Result in 1.4 × 0.5 g input test case

The 0.5 g level input represented the most severe seismic action for the 1000 kV surge arrester. This was the most crucial test case for confirming the seismic performance of the GFRP insulator retrofitted in this study. Figure 21 shows the input acceleration and spectrum. The PGA was 0.74 g, and a lowpass filter eliminated the composition of base excitation with periods longer than 1.2 s to avoid driving the shaking table facility beyond the permissible displacement. In the main frequency range of 1–10 Hz, the TS could well match the RS.

The response time histories in the test are shown in Figure 22. The maximum acceleration at the top was 32.93 m/s², which was 4.5 times larger than the excitation. The maximum deflection at the top was 334 mm, smaller than the criterion value of 360 mm. The bending moment was obtained by strain measurement at the base of the composite tube. The maximum stress was 52.1 MPa on the left side and 48.1 MPa on the right side, corresponding to 593 kN·m of bending moment. For the flexural test result, the local bonding damage at the joint of the insulator happened when the bending moment was 1013 kN·m at the position of strain measurement (or 1067 kN·m at the bottom). The shaking table test results of 593 kN·m corresponded to a safety margin of 1.7, meeting the safety margin requirement of 1.67. Additionally, the continued load resisting capacity in the flexural test indicated its resilience in earthquakes. In contrast, the bonded joint broke at 867 kN·m, which was below the safety margin requirement, if no retrofitting design of shear stiffener was made. The joint failed in 954 kN·m, which was close to the safety margin requirement but less resilient due to the failure mode of sudden fracture, if there was no retrofitting with a cast iron flange.

In this test case, the deflection of the specimen was around 330 mm, which was 25% larger than the 265 mm estimated by seismic demand analysis but was still below the acceptable limit of 360 mm. It indicated that the specimen had seen a certain degree of rigidity deterioration. In the substation design of electrical equipment with composite insulators, a 25% larger deflection can be empirically considered in cases of high seismic action when the deflection demand is predicted using a linear elastic model. As the slackness of the interconnection conductor is essential for decoupling the earthquake response from nearby equipment, this recommendation derived from the full-scale tests is noteworthy.

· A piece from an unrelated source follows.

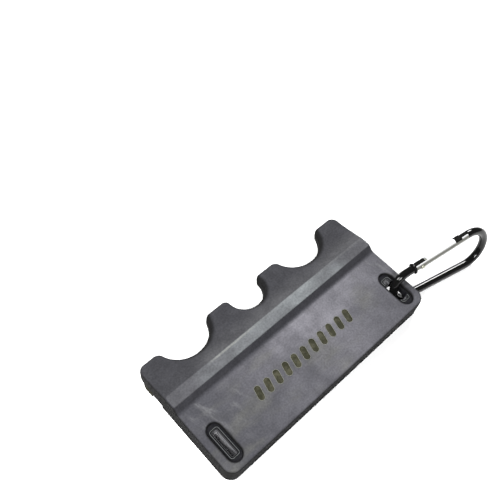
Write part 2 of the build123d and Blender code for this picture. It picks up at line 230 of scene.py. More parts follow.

4.3. Trend Analysis of Seismic Responses among Different Testing Cases

Figure 23 graphically shows the trends in responses of acceleration, deflection, bending moment and stress. The structural frequencies were stable amongst different excitation levels of testing, with a mild decreasing rate of 5% from 1.73 Hz to 1.64 Hz. Acceleration, deflection, and moment of bending were linear to the applied PGA, indicating the specimen mostly responded in a linear elastic range.

The damping of the specimen can be analyzed by the dynamic parameter identification procedure [51]. The structure was simplified as an SDOF system, described as $m\ddot{u}+\mathrm{c}\dot{u}+ku=-m{\ddot{u}}_g$. The input acceleration at the base and response acceleration at the top were taken as the input and output of the SDOF system, respectively. An equivalent viscous damping ratio was employed to describe the damping effect of the structure, and the model analysis functions in the Matlab Control System Toolbox [52] were used to identify system damping based on the transfer function between the input and the output. As shown in Figure 24a,b, the amplitude of the transfer function was decreased, indicating a significant increase in damping. The damping ratios resulting from curve fitting operations are shown in Figure 24c, increasing from 2% in the 1.4 × 0.1 g PGA test to 6% in the 1.4 × 0.5 g PGA test. The flexural testing showed that the stiffness degradation happened when the bending moment was 580 kN·m. The 593 kN·m in the shaking table test indicated the specimen had just entered a state of mild stiffness degradation, and damage to the specimen was very small, if there was any. It demonstrated that the damping ratio of composite insulators was a sensitive indicator for detecting structural deterioration. This establishes the basis for further investigation in using the change in damping ratio to detect damage to substation equipment with composite insulators.

5. Conclusions

This study employed full-scale testing to investigate the seismic performance of the retrofitted composite insulators used in the 1000 kV surge arrester. The conclusions reached are as follows:

(1)

The bonded sleeve joint between the GFRP tube and the metal end fitting was a weak point for the bending strength of the composite insulator, which can be retrofitted by introducing ring-shaped shear stiffeners at the joint and replacing the cast iron flange with an aluminium one.

(2)

Full-scale cantilever bending tests were carried out to assess the bending strength of the retrofitted composite insulator. The shear stiffener was seen to prevent bonding failure at the joint and increase the specimen’s bending strength. The numerical modelling and design optimizations of shear stiffeners are open to further study.

(3)

The full-scale shaking table test of the 1000 kV surge arrester with retrofitted insulators demonstrated the equipment’s satisfactory performance during an extreme seismic action of 1.4 × 0.5 g PGA, making it suitable for installation in the UHV substation in regions with high seismic risk.

(4)

The responses of the equipment during the shaking table test were mainly in the elastic range, but its damping ratio increased from 2% to 6%, indicating that the damping ratio is a sensitive parameter for the damage detection of equipment with composite insulators.